- Task description:
Lines before the one containing "for name, piece" are excluded; print that line and every line after it through the end of the material below, exactly.

- Data section:
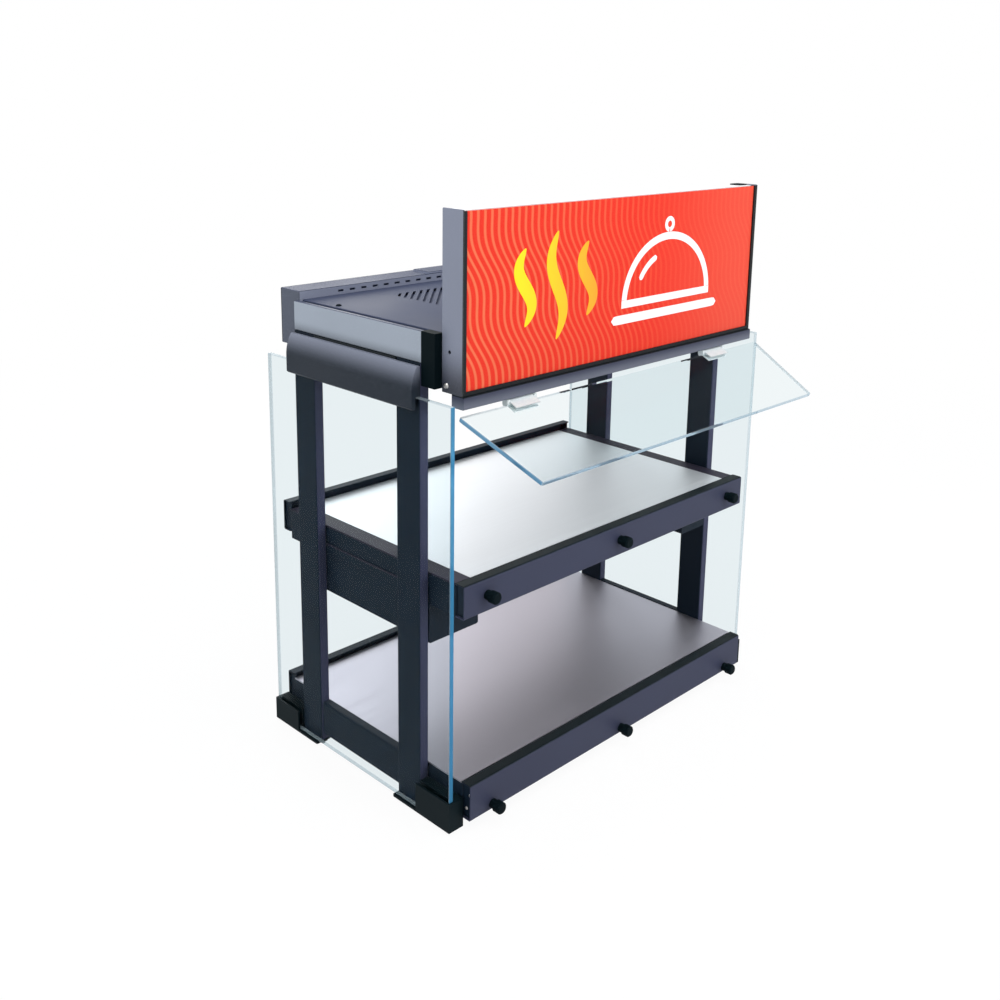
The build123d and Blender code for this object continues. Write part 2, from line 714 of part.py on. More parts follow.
def sign_cheek():
    """One side of the sign box, a plate with its rear edge folded in."""
    inner = sign_half - sign_sheet
    cheek = block(inner, sign_half, sign_front, sign_front + sign_depth, sign_bottom, sign_top)
    cheek = fillet(cheek.edges().filter_by(Axis.X).group_by(Axis.Z)[-1], 1.5)
    for x, y, z in sign_fix_points():
        cheek -= Pos(x, y, z) * Rot(0, 90, 0) * Cylinder(screw_hole, 4 * sign_sheet)
    return cheek


def sign_channel():
    """The channel under the sign box, open at the back, closed at its ends."""
    y0, y1 = glass_front, glass_front + channel_depth
    z0, z1 = channel_bottom, sign_bottom - seat
    body = block(-sign_half, sign_half, y0, y1, z0, z1)
    body = fillet(body.edges().filter_by(Axis.X).group_by(Axis.Y)[0], channel_bend)
    return body - block(-sign_half + sign_sheet, sign_half - sign_sheet, y0 + sign_sheet, y1 + 1,
                        z0 + sign_sheet, z1 - sign_sheet)


def sign_back():
    """The rear and top of the sign box, one folded sheet above the hood."""
    half = sign_half - sign_sheet - seat
    y1 = sign_front + sign_depth
    z0, z1 = hood_top_level + seat, sign_top - sign_sheet
    back = block(-half, half, y1 - sign_sheet, y1, z0, z1)
    lid_front = sign_front + track_depth + 2 * seat
    back += block(-half, half, lid_front, y1, z1 - sign_sheet, z1)
    foot_flange = block(-half, half, beam_start, y1, z0, z0 + sign_sheet)
    return back + foot_flange


def track_spans():
    """Where the insert's tracks and the insert lie, across the case and in depth."""
    outer = sign_half - sign_sheet - seat
    y0 = sign_front
    insert_y = (y0 + track_lip + moving_gap, y0 + track_lip + moving_gap + insert_thick)
    return outer, y0, insert_y


def sign_tracks():
    """Two black side tracks and a lower one, slotted for the insert."""
    outer, y0, insert_y = track_spans()
    slot = (insert_y[0] - moving_gap, insert_y[1] + moving_gap)
    z0, z1 = sign_bottom + seat, sign_top - sign_sheet
    side = block(outer - track_face, outer, y0, y0 + track_depth, z0, z1)
    side -= block(outer - track_face - 1, outer - track_floor, *slot, z0 - 1, z1 + 1)
    inner = outer - track_face - seat
    lower = block(-inner, inner, y0, y0 + track_depth, z0, z0 + track_face)
    lower -= block(-inner - 1, inner + 1, *slot, z0 + track_floor, z0 + track_face + 1)
    return Compound([side, mirrored(side), lower])


def sign_insert():
    """The sign, a flat panel that lifts out of its tracks."""
    outer, _, insert_y = track_spans()
    half = outer - track_floor - moving_gap
    return block(-half, half, *insert_y, sign_bottom + seat + track_floor + moving_gap, sign_top - insert_short)


# Guard glass
def tilted(solid):
    """From flat, with the hinge axis on X and the glass along -Y, to its display position."""
    return Pos(0, glass_front + guard_axis_y, guard_axis_z) * Rot(guard_tilt, 0, 0) * solid


def guard_glass():
    """A sheet narrower at its free edge, with eased corners."""
    y0, y1 = -guard_start, -guard_end
    top = glass_inner - guard_side_gap
    bottom = top - guard_taper
    outline = make_face(Polyline((-top, y0), (top, y0), (bottom, y1), (-bottom, y1), close=True))
    outline = fillet(outline.vertices(), 3)
    sheet = upright(outline, -guard_thick / 2, guard_thick / 2)
    return tilted(chamfer(sheet.edges().group_by(Axis.Z)[0] + sheet.edges().group_by(Axis.Z)[-1], glass_edge))


def guard_clamps():
    """Two clamps on the glass's upper edge, each with a barrel for the hinge pin."""
    clamps = []
    reach = guard_start + clamp_grip
    for x in (-hinge_x, hinge_x):
        half = guard_thick / 2 + clamp_jaw
        section = Circle(half) + rectangle(-reach, 0, -half, half)
        section -= rectangle(-reach - 1, -guard_start + seat, -guard_thick / 2 - seat / 2, guard_thick / 2 + seat / 2)
        section -= Circle(hinge_pin_radius + running_gap)
        clamps.append(tilted(along_x(section, x - clamp_length / 2, x + clamp_length / 2)))
    return Compound(clamps)


def guard_hinges():
    """Fixed ears under the sign channel, with the pins that the clamps turn on."""
    y, z = glass_front + guard_axis_y, guard_axis_z
    solids = []
    for x in (-hinge_x, hinge_x):
        inner = clamp_length / 2 + moving_gap
        pin = Pos(x, y, z) * Rot(0, 90, 0) * Cylinder(hinge_pin_radius, 2 * (inner + ear_thick))
        ear = Pos(y, z) * Circle(ear_radius)
        ear += rectangle(y - ear_radius, y + ear_radius, z, channel_bottom - seat / 2)
        for side in (-1, 1):
            start, end = sorted((x + side * inner, x + side * (inner + ear_thick)))
            pin += along_x(ear, start, end)
        solids.append(pin)
    return Compound(solids)


# Screws
def pan_head(place, direction):
    """A pan-head screw whose head seats on the surface at place, pointing out along direction."""
    outline = [(0, -screw_length), (screw_radius, -screw_length), (screw_radius, seat / 2),
               (screw_head_radius, seat / 2), (screw_head_radius * 0.7, screw_head_height), (0, screw_head_height)]
    return turned(outline, place, direction)


def sign_screws():
    """The lower screws through the cheeks of the sign box."""
    right = pan_head(sign_fix_points()[0], (1, 0, 0))
    return Compound([right, mirrored(right)])


base_tray, base_deck, base_heater, base_insulation = deck_pieces(
    base_top, glass_front - base_lead, base_lift, 0.0)
shelf_tray, shelf_deck, shelf_heater, shelf_insulation = deck_pieces(
    shelf_level, glass_front - shelf_lead, shelf_bottom, trim_width)

pieces = {
    "rubber_feet": rubber_feet(),
    "base_tray": base_tray,
    "base_deck": base_deck,
    "base_heater": base_heater,
    "base_insulation": base_insulation,
    "shelf_tray": shelf_tray,
    "shelf_deck": shelf_deck,
    "shelf_heater": shelf_heater,
    "shelf_insulation": shelf_insulation,
    "shelf_trims": shelf_trims(),
    "shelf_box_left": mirrored(shelf_box(shelf_box_left)),
    "shelf_box_right": shelf_box(shelf_box_right),
    "rail_end_caps": rail_end_caps(),
    "front_studs": front_studs(),
    "hood_cover": hood_cover(),
    "hood_liner": hood_liner(),
    "front_beam": front_beam(),
    "control_box": control_box(),
    "control_panel": control_panel(),
    "reflector": reflector(),
    "infrared_element": infrared_element(),
    "element_holders": element_holders(),
    "element_guard": element_guard(),
    "knob_shelf": knob(knob_shelf_x),
    "knob_base": knob(knob_shelf_x + knob_spacing),
    "thermostats": thermostats(),
    "switch_body": switch_body(),
    "switch_rocker": rocker(),
    "cord_gland": cord_gland(),
    "terminal_block": terminal_block(),
    "sign_channel": sign_channel(),
    "sign_back": sign_back(),
    "sign_tracks": sign_tracks(),
    "sign_insert": sign_insert(),
    "guard_glass": guard_glass(),
    "guard_clamps": guard_clamps(),
    "guard_hinges": guard_hinges(),
    "sign_screws": sign_screws(),
}
for end, start in post_starts.items():
    pieces |= left_and_right(f"post_{end}", post(start))
    pieces |= left_and_right(f"foot_{end}", foot(end))
for name, (y0, y1, z0, z1) in rail_spans().items():
    pieces[name] = channel_rail(y0, y1, z0, z1, "front" in name)
pieces |= left_and_right("side_glass", side_glass())
pieces |= left_and_right("top_rail", top_rail())
pieces |= left_and_right("base_side_rail", base_side_rail())
pieces |= left_and_right("hood_cheek", hood_cheek())
pieces |= left_and_right("sign_cheek", sign_cheek())

for name, piece in pieces.items():
    export_step(piece, f"parts/{name}.step")

everything = Compound([solid for piece in pieces.values() for solid in piece.solids()])
box = everything.bounding_box()
print(len(pieces), "pieces,", len(everything.solids()), "solids")
print("box", [round(v, 2) for v in (*box.min, *box.max)])
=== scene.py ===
import json
from math import cos, pi, radians, sin

import bpy
import numpy as np
from mathutils import Matrix, Vector


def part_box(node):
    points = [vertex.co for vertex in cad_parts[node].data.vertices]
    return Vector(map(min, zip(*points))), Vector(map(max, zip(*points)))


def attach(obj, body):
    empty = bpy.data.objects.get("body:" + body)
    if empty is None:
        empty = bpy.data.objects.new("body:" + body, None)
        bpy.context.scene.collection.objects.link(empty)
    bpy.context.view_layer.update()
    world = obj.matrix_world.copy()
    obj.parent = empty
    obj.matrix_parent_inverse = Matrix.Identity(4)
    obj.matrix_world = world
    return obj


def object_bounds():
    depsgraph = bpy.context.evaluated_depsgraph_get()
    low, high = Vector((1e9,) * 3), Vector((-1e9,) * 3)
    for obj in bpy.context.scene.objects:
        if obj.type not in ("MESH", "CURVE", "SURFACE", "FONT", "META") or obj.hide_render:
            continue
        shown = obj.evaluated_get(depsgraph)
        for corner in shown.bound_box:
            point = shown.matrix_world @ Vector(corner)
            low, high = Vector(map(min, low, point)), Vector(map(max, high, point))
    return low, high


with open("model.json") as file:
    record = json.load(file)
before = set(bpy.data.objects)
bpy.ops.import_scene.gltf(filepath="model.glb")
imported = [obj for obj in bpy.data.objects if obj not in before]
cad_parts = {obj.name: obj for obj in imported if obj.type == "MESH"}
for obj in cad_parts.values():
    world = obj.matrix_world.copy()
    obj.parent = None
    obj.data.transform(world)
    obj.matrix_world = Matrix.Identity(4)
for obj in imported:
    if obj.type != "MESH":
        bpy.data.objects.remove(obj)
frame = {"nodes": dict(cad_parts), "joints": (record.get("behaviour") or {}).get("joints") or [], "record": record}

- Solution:
for name, piece in pieces.items():
    export_step(piece, f"parts/{name}.step")

everything = Compound([solid for piece in pieces.values() for solid in piece.solids()])
box = everything.bounding_box()
print(len(pieces), "pieces,", len(everything.solids()), "solids")
print("box", [round(v, 2) for v in (*box.min, *box.max)])
=== scene.py ===
import json
from math import cos, pi, radians, sin

import bpy
import numpy as np
from mathutils import Matrix, Vector


def part_box(node):
    points = [vertex.co for vertex in cad_parts[node].data.vertices]
    return Vector(map(min, zip(*points))), Vector(map(max, zip(*points)))


def attach(obj, body):
    empty = bpy.data.objects.get("body:" + body)
    if empty is None:
        empty = bpy.data.objects.new("body:" + body, None)
        bpy.context.scene.collection.objects.link(empty)
    bpy.context.view_layer.update()
    world = obj.matrix_world.copy()
    obj.parent = empty
    obj.matrix_parent_inverse = Matrix.Identity(4)
    obj.matrix_world = world
    return obj


def object_bounds():
    depsgraph = bpy.context.evaluated_depsgraph_get()
    low, high = Vector((1e9,) * 3), Vector((-1e9,) * 3)
    for obj in bpy.context.scene.objects:
        if obj.type not in ("MESH", "CURVE", "SURFACE", "FONT", "META") or obj.hide_render:
            continue
        shown = obj.evaluated_get(depsgraph)
        for corner in shown.bound_box:
            point = shown.matrix_world @ Vector(corner)
            low, high = Vector(map(min, low, point)), Vector(map(max, high, point))
    return low, high


with open("model.json") as file:
    record = json.load(file)
before = set(bpy.data.objects)
bpy.ops.import_scene.gltf(filepath="model.glb")
imported = [obj for obj in bpy.data.objects if obj not in before]
cad_parts = {obj.name: obj for obj in imported if obj.type == "MESH"}
for obj in cad_parts.values():
    world = obj.matrix_world.copy()
    obj.parent = None
    obj.data.transform(world)
    obj.matrix_world = Matrix.Identity(4)
for obj in imported:
    if obj.type != "MESH":
        bpy.data.objects.remove(obj)
frame = {"nodes": dict(cad_parts), "joints": (record.get("behaviour") or {}).get("joints") or [], "record": record}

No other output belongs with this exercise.